─── Raw data ───
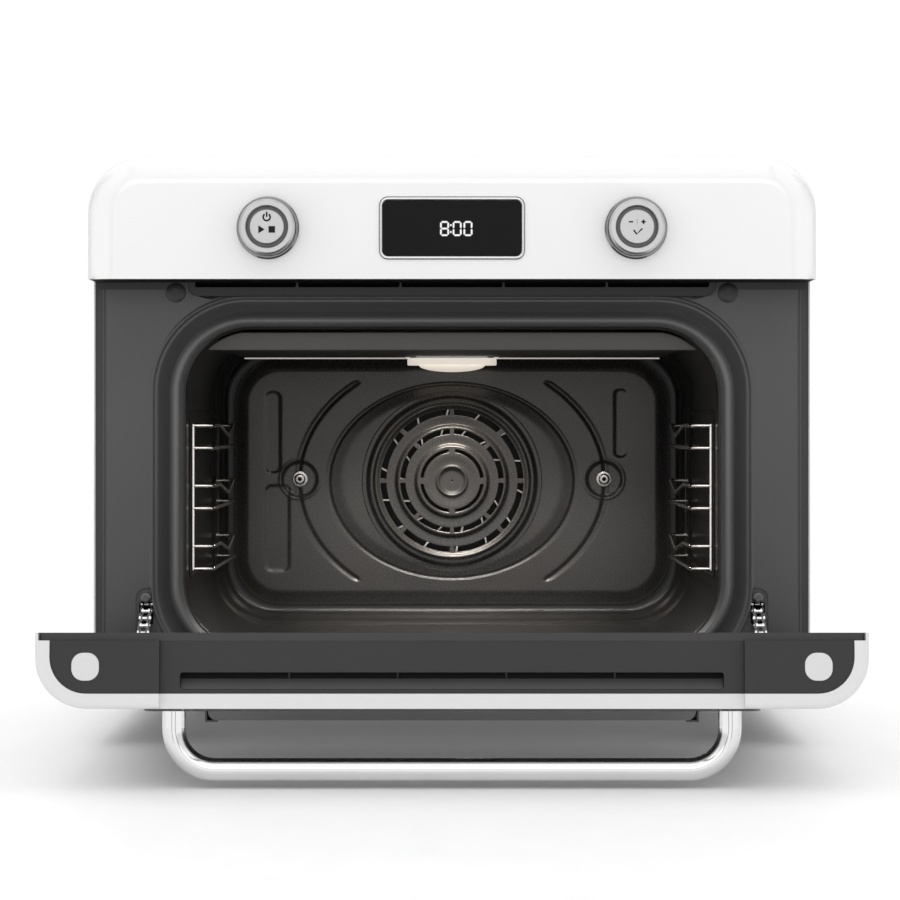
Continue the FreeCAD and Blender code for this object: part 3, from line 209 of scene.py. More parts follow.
class Nodes:
    """A material's node tree, with short ways to add and join its nodes."""

    def __init__(self, name):
        self.material = bpy.data.materials.new(name)
        self.material.use_nodes = True
        self.tree = self.material.node_tree
        self.surface = self.tree.nodes["Principled BSDF"]
        self.place = self.tree.nodes.new("ShaderNodeTexCoord").outputs["Object"]

    def add(self, kind, inputs=(), **settings):
        """A new node. inputs maps socket names to values or to other nodes' outputs."""
        node = self.tree.nodes.new(kind)
        for name, value in settings.items():
            setattr(node, name, value)
        for name, value in dict(inputs).items():
            self.put(node.inputs[name], value)
        return node

    def put(self, socket, value):
        """Sets a socket, or links another node's output to it."""
        if isinstance(value, bpy.types.NodeSocket):
            self.tree.links.new(value, socket)
        else:
            socket.default_value = value

    def set(self, **values):
        """Sets the surface's sockets, such as Base_Color."""
        for name, value in values.items():
            self.put(self.surface.inputs[name.replace("_", " ")], value)
        return self

    def noise(self, scale, detail):
        """A noise value from 0 to 1 over the object. The scale is in waves per metre."""
        inputs = {"Vector": self.place, "Scale": scale, "Detail": detail}
        return self.add("ShaderNodeTexNoise", inputs).outputs["Fac"]

    def spread(self, value, low, high):
        """Maps a noise's middle range on to low ... high."""
        ranged = self.add("ShaderNodeMapRange", {"Value": value, "From Min": 0.3, "From Max": 0.7,
                                                 "To Min": low, "To Max": high})
        return ranged.outputs["Result"]

    def mix(self, share, first, second):
        """A colour between two, by a share from 0 to 1."""
        node = self.add("ShaderNodeMix", data_type="RGBA")
        self.put(node.inputs["Factor"], share)
        self.put(node.inputs["A"], first)
        self.put(node.inputs["B"], second)
        return node.outputs["Result"]

    def bump(self, height, strength, distance):
        """Roughens the surface by a height, over a distance in metres."""
        node = self.add("ShaderNodeBump", {"Height": height, "Strength": strength, "Distance": distance})
        self.put(self.surface.inputs["Normal"], node.outputs["Normal"])
        return self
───
Beginning at the top of the data, extract each line through the line containing "node tree, with" and return those lines exactly, with nothing added.

◆ **Result for this task**:
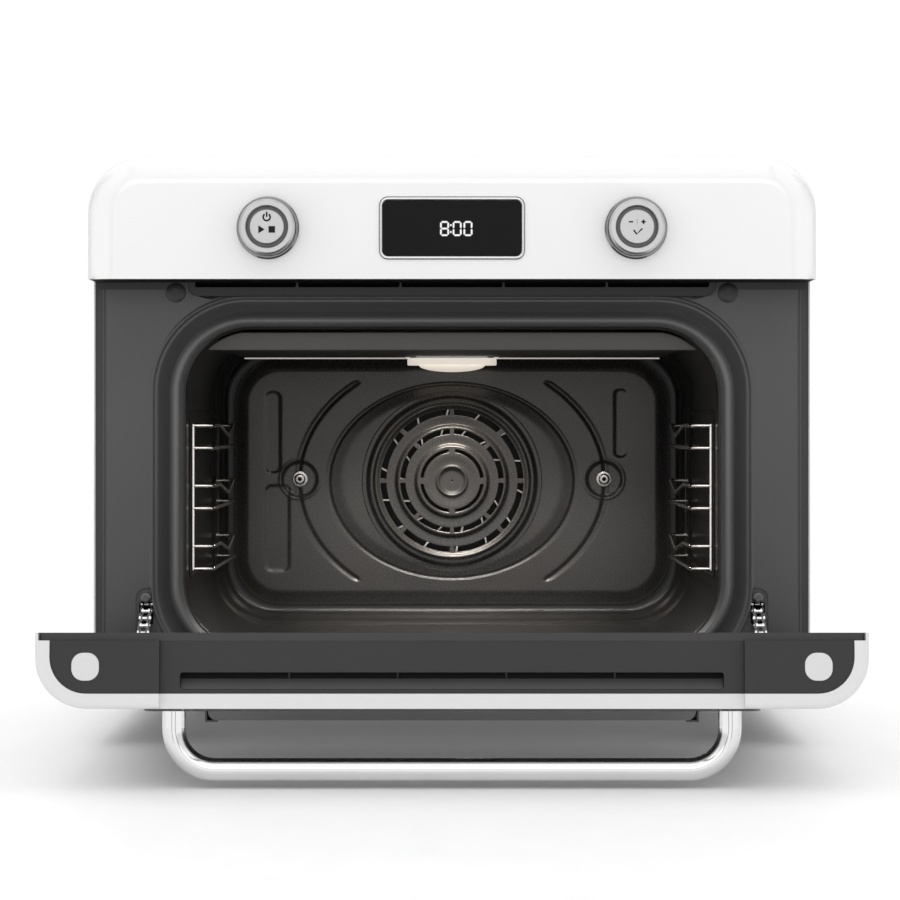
Continue the FreeCAD and Blender code for this object: part 3, from line 209 of scene.py. More parts follow.
class Nodes:
    """A material's node tree, with short ways to add and join its nodes."""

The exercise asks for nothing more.